2 Samuel 1: The next time a King asks you to kill him, pretend you’re deaf and walk away.
2-Samuel: Part 1 of 24
David Hears of Saul’s Death
1 After the death of Saul, David returned from striking down the Amalekites and stayed in Ziklag two days.
As you do when you’re tired from so much bloodthirsty activity. It does take it’s toll you know.
2 On the third day a man arrived from Saul’s camp with his clothes torn and dust on his head. When he came to David, he fell to the ground to pay him honor.
It says they stayed in Ziklag two days and this guy arrives on the third day. There would be nobody there to talk to. Stupid book.
3 “Where have you come from?” David asked him.
He answered, “I have escaped from the Israelite camp.”
Or, “I ran away from the battle”.
4 “What happened?” David asked. “Tell me.”
“The men fled from the battle,” he replied. “Many of them fell and died. And Saul and his son Jonathan are dead.”
5 Then David said to the young man who brought him the report, “How do you know that Saul and his son Jonathan are dead?”
6 “I happened to be on Mount Gilboa,” the young man said, “and there was Saul, leaning on his spear, with the chariots and their drivers in hot pursuit.
Pursuit to me means movement by both pursued and pursuer. If Saul was leaning on his spear, then they weren’t in ‘hot pursuit’. Someone is taking a little too much literary licence here.
7 When he turned around and saw me, he called out to me, and I said, ‘What can I do?’
8 “He asked me, ‘Who are you?’
“‘An Amalekite,’ I answered.
An Amalekite; one of the people David has been slaughtering all this time.
9 “Then he said to me, ‘Stand here by me and kill me! I’m in the throes of death, but I’m still alive.’
10 “So I stood beside him and killed him, because I knew that after he had fallen he could not survive. And I took the crown that was on his head and the band on his arm and have brought them here to my lord.”
11 Then David and all the men with him took hold of their clothes and tore them.
Picture this. Think about what it would look like for six hundred battle hardened warriors to be acting in this fashion.
12 They mourned and wept and fasted till evening for Saul and his son Jonathan, and for the army of the LORD and for the nation of Israel, because they had fallen by the sword.
Add crying into the picture and think about what that would look like. Is there really any belief that this happened?

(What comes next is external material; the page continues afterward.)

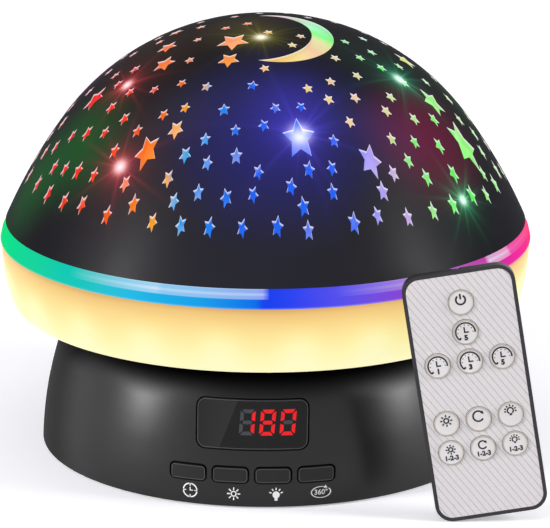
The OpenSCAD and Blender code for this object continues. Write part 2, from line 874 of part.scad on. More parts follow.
star_dome();
inner_dome();
rgb_light_ring();
warm_diffuser();
head_tray();
ring_gear();
head_screws();
base_shell();
base_plate();
anti_slip_ring();
base_screws();
display_window();
display_module();
ir_receiver();
control_board();
tact_switches();
push_button(0);  // timer_button
push_button(1);  // warm_light_button
push_button(2);  // star_light_button
push_button(3);  // rotation_button
power_board();
usb_inlet();
drive_motor();
motor_screws();
motor_shaft();
drive_pinion();
slide_washer();
hub_retainer();
retainer_screws();
led_column();
led_carrier();
star_led_board();
rgb_led_strip();
warm_led_ring();
remote_front_case();
remote_back_case();
remote_overlay();
remote_board();
key_sheet();
remote_ir_led();
remote_key(0);  // key_power
remote_key(1);  // key_timer_short
remote_key(2);  // key_timer_1
remote_key(3);  // key_timer_2
remote_key(4);  // key_timer_3
remote_key(5);  // key_warm
remote_key(6);  // key_rotate
remote_key(7);  // key_colour
remote_key(8);  // key_warm_level
remote_key(9);  // key_speed
remote_key(10);  // key_colour_level
battery_cover();
coin_cell();
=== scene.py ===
"""Looks of the star night light projector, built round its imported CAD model.

Everything is in metres in the CAD frame: the origin is the centre of the ring
foot on the table, +Z is up and -Y is the side with the display. An angle round
the lamp, called a turn, is 0 at the front and grows towards +X.
"""
import json
import math

import bmesh
import bpy
from mathutils import Matrix, Vector

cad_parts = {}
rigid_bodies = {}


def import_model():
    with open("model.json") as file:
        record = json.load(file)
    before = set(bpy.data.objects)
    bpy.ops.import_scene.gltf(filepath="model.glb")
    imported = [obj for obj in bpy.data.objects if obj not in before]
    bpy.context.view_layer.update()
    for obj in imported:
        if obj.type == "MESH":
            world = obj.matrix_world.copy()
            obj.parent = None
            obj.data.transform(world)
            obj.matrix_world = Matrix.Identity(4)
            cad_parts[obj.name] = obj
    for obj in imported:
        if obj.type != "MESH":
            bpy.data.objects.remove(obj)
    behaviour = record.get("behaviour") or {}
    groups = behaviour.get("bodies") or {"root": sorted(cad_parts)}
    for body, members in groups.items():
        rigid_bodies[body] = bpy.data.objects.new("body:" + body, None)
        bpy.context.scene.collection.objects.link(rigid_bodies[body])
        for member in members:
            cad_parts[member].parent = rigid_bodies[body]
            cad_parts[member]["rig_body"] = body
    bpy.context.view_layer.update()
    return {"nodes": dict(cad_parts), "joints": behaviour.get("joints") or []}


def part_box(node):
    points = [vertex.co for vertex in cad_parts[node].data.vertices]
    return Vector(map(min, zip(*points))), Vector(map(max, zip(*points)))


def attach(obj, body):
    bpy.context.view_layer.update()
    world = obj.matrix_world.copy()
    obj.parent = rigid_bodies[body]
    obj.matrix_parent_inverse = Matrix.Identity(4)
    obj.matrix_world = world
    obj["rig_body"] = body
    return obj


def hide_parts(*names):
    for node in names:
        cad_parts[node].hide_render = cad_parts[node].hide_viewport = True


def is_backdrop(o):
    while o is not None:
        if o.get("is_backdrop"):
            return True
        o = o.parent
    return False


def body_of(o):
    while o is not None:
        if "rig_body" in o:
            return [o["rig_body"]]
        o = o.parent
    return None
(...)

Really?
13 David said to the young man who brought him the report, “Where are you from?”
“I am the son of a foreigner, an Amalekite,” he answered.
14 David asked him, “Why weren’t you afraid to lift your hand to destroy the LORD’s anointed?”

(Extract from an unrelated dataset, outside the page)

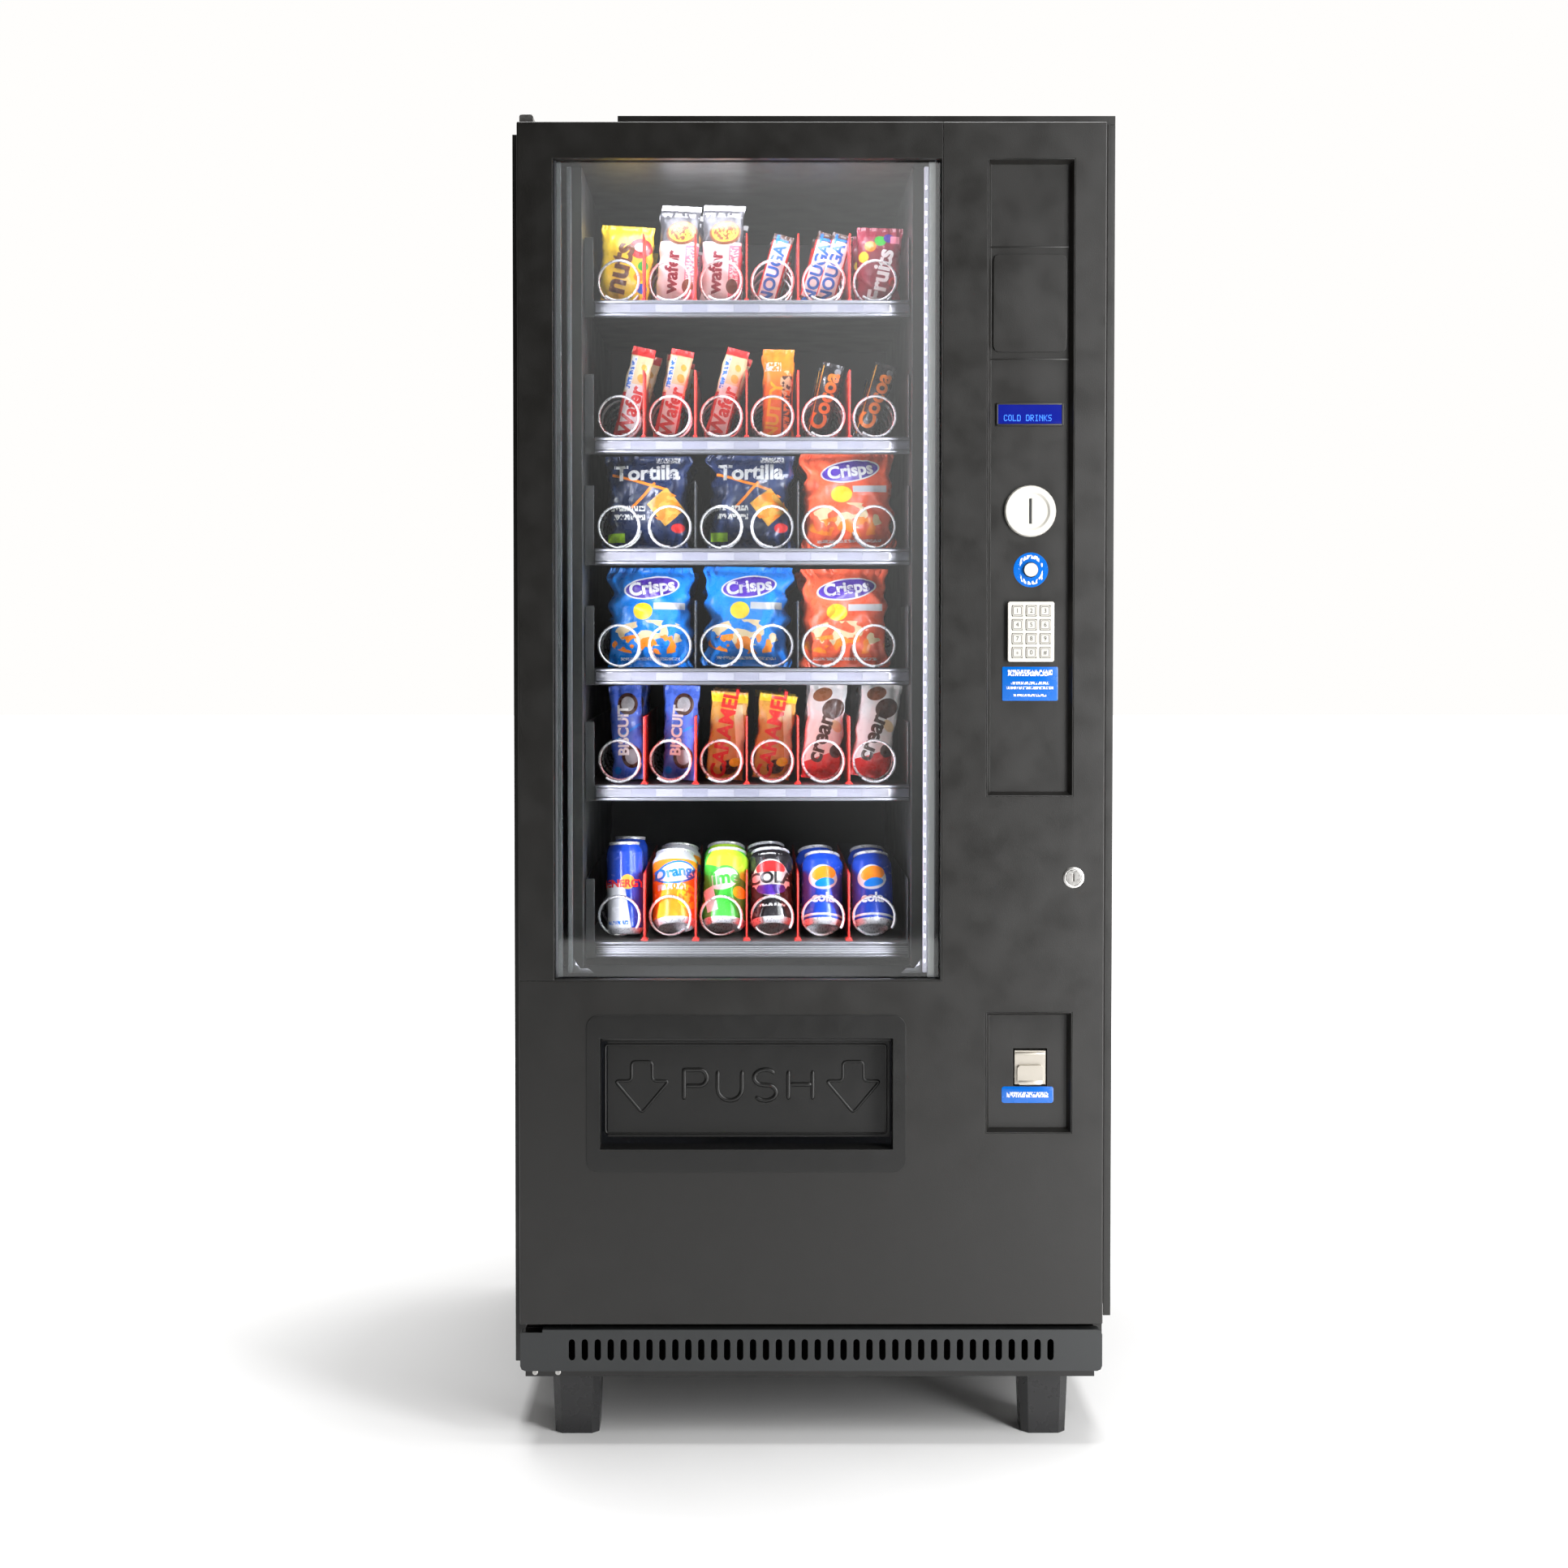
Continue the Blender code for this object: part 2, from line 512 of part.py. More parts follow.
def make_lock():
    origin = (LOCK_AT[0], DOOR_FACE, LOCK_AT[1])
    lock = disc("lock_barrel", LOCK_AT, FRONT, DOOR_FACE - GAP, LOCK_R, "zinc_steel", origin, sides=24)
    add(lock, disc("lock_body", LOCK_AT, DOOR_FACE - MM, DOOR_FACE + 22 * MM, LOCK_R - 1.6 * MM, sides=16))
    keyway = (LOCK_AT[0] - MM, LOCK_AT[0] + MM, LOCK_AT[1] - 5 * MM, LOCK_AT[1] + 5 * MM)
    cut(lock, panel("keyway", keyway, -1.0, DOOR_FACE + 4 * MM))


def make_coin_return():
    plate = panel("coin_return_plate", grown(COIN_BOX, -GAP), DOOR_FACE + GAP, COIN_FLOOR + PANEL_THICK,
                  "black_steel")
    cut(plate, tapered_cutter("coin_recess", grown(COIN_BOX, -MM), DOOR_FACE - MM, COIN_FLOOR, RECESS_SLOPE))
    cup_back = DOOR_FACE + 63 * MM
    add(plate, panel("coin_cup", CUP, COIN_FLOOR + MM, cup_back))
    cut(plate, panel("coin_cup_inside", grown(CUP, -PANEL_THICK), -1.0, cup_back - PANEL_THICK))
    y, z = COIN_HINGE
    left, right, low = 283 * MM, 326 * MM, 504 * MM
    origin = ((left + right) / 2, y, z)
    flap = panel("coin_flap", (left, right, low, z), y - MM, y + 0.5 * MM, "flap_steel", origin)
    scoop = (left + 3.5 * MM, right - 3.5 * MM, low, low + 27 * MM)
    add(flap, panel("coin_scoop", scoop, y - 6 * MM, y, round_by=3 * MM, along="Y", segments=1))
    add(flap, rod("coin_flap_pin", left, right, y, z, 1.8 * MM))


def rod(name, x0, x1, y, z, radius):
    """A horizontal pin along X."""
    bm = bmesh.new()
    bmesh.ops.create_cone(bm, cap_ends=True, segments=12, radius1=radius, radius2=radius, depth=x1 - x0)
    for vert in bm.verts:
        across, up, along = vert.co
        vert.co = Vector(((x0 + x1) / 2 + along, y - across, z + up))
    return place(name, to_mesh(name, bm))


def make_delivery():
    front = DOOR_FACE - 1.2 * MM
    bezel = panel("delivery_bezel", BEZEL, front, DOOR_FACE - GAP, "dark_plastic", round_by=BEZEL_R, along="Y",
                  segments=4)
    add(bezel, panel("bezel_sleeve", grown(MOUTH, SHEET), front, FLAP_HINGE[0] + 3 * MM))
    cut(bezel, panel("mouth", MOUTH, -1.0, 0))
    bin_outer = (-318 * MM, 138 * MM, 398 * MM, 619 * MM)
    bin_front, bin_back = DOOR_FACE + DOOR_SKIN + GAP, -220 * MM
    hopper = panel("delivery_bin", bin_outer, bin_front, bin_back, "grey_steel")
    inside = (bin_outer[0] + DOOR_SKIN, bin_outer[1] - DOOR_SKIN, bin_outer[2] + DOOR_SKIN, 1.0)
    cut(hopper, panel("bin_inside", inside, -1.0, bin_back - DOOR_SKIN))
    y, z = FLAP_HINGE
    origin = ((FLAP[0] + FLAP[1]) / 2, y, z)
    flap = panel("delivery_flap", (FLAP[0], FLAP[1], FLAP[2], z), y - 1.5 * MM, y + 1.5 * MM, "dark_plastic",
                 origin)
    add(flap, rod("delivery_flap_rod", MOUTH[0] + 0.5 * MM, MOUTH[1] - 0.5 * MM, y, z, 4 * MM))


clear_scene()
PARTS = new_collection("snack_vending_machine")
CUTTERS = new_collection("cutters")
make_cabinet()
make_base()
make_vent_grille()
make_guards()
make_hinges()
make_uprights()
for tray_number, tray_top in enumerate(TRAY_TOPS, start=1):
    make_tray(tray_number, tray_top)
for coil_number, coil_lane in enumerate(LANES, start=1):
    make_coil(coil_number, coil_lane)
make_cooling()
make_door_shell()
make_window()
make_control_column()
make_coin_return()
make_delivery()
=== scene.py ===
"""Looks of the glass-front snack vending machine: finishes, small parts, stock, studio light and camera.

Lengths written in a call are millimetres in the machine's own frame: X to the right, Y to the
rear, Z up from the floor. at() and the mesh builders turn them into metres.
"""
import math
import random

import bmesh
import bpy
from mathutils import Matrix, Vector, noise
from mathutils.bvhtree import BVHTree


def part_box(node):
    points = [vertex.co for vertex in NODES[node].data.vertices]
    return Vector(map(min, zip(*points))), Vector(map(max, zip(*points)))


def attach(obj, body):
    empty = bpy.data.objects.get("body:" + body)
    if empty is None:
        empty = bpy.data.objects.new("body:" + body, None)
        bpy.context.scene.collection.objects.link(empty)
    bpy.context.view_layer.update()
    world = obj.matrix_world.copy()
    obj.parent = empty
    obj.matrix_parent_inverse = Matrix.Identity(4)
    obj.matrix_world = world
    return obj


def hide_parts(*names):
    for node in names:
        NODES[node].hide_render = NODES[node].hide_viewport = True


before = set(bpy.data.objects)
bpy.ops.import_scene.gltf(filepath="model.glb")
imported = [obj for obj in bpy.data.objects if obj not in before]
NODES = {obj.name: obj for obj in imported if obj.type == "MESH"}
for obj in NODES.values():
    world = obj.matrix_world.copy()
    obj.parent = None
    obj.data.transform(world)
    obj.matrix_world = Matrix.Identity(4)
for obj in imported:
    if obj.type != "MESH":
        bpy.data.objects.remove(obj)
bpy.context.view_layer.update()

MM = 0.001
TO_FRONT = Matrix.Rotation(math.radians(90), 4, "X")    # turns what faces up to face the front
TRAY_LIP = 23                       # how far a tray's front lip hangs below its floor
FLOOR_GAP = 1.5                     # height of coils and stock above a tray's floor
TRAY_COUNT, LANE_COUNT = 6, 6
BAG_TRAYS = (3, 4)                  # trays whose packets are two lanes wide
COIL_R, WIRE_R = 29.8, 2.0
COIL_TURNS = 6.5
COIL_PITCH, CAN_PITCH = 80, 95

WHITE, CREAM, GREY = (0.85, 0.85, 0.84), (0.80, 0.62, 0.36), (0.30, 0.30, 0.31)
BLACK, BROWN, COCOA = (0.012, 0.011, 0.012), (0.16, 0.055, 0.02), (0.05, 0.018, 0.010)
RED, MAROON, PINK = (0.62, 0.018, 0.018), (0.24, 0.012, 0.035), (0.80, 0.22, 0.30)
ORANGE, VERMILION, YELLOW = (0.90, 0.24, 0.012), (0.78, 0.10, 0.035), (0.90, 0.62, 0.02)
GOLD, GREEN, LIME = (0.70, 0.36, 0.05), (0.04, 0.42, 0.035), (0.40, 0.70, 0.03)
BLUE, NAVY, VIOLET = (0.008, 0.14, 0.60), (0.010, 0.022, 0.075), (0.06, 0.13, 0.55)
SKY, PURPLE, SILVER = (0.003, 0.19, 0.68), (0.06, 0.02, 0.28), (0.60, 0.61, 0.63)
ROYAL, SLATE, LABEL_BLUE = (0.008, 0.045, 0.36), (0.06, 0.06, 0.065), (0.0, 0.12, 0.52)


# ---------------------------------------------------------------- finishes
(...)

Maybe because it was the Lord’s anointed that ordered him to do the deed?
15 Then David called one of his men and said, “Go, strike him down!” So he struck him down, and he died.
Well, there’s appreciation for you. The guy did what he was asked to do by the King and then gets assassinated for his trouble.
16 For David had said to him, “Your blood be on your own head. Your own mouth testified against you when you said, ‘I killed the LORD’s anointed.’”
It also testified for him when he told you Saul asked him to perform the deed. Morons.
David’s Lament for Saul and Jonathan
17 David took up this lament concerning Saul and his son Jonathan,
18 and he ordered that the people of Judah be taught this lament of the bow (it is written in the Book of Jashar):
19 “A gazelle lies slain on your heights, Israel.
How the mighty have fallen!
20 “Tell it not in Gath,
proclaim it not in the streets of Ashkelon,
lest the daughters of the Philistines be glad,
lest the daughters of the uncircumcised rejoice.
Oh yeah, that’s a lovely line anyone would be proud to have in a song about them.
21 “Mountains of Gilboa,
may you have neither dew nor rain,
may no showers fall on your terraced fields.
For there the shield of the mighty was despised,
the shield of Saul—no longer rubbed with oil.
Well, how about laying blame where it should be? God caused it. It was all by his bidding.
22 “From the blood of the slain,
from the flesh of the mighty,
the bow of Jonathan did not turn back,
the sword of Saul did not return unsatisfied.
23 Saul and Jonathan—
in life they were loved and admired,
and in death they were not parted.
They were swifter than eagles,
they were stronger than lions.
Saul my have been loved, but not by everyone. Certainly not God.
24 “Daughters of Israel,
weep for Saul,
who clothed you in scarlet and finery,
who adorned your garments with ornaments of gold.
25 “How the mighty have fallen in battle!
Jonathan lies slain on your heights.
26 I grieve for you, Jonathan my brother;
you were very dear to me.
Your love for me was wonderful,
more wonderful than that of women.
If that last line can’t be taken for the bible being in favour of homosexuality, then there is nothing in the bible that can be taken literally. At all.
27 “How the mighty have fallen!
The weapons of war have perished!”
If only all weapons of war had perished, we’d be in a far better position today.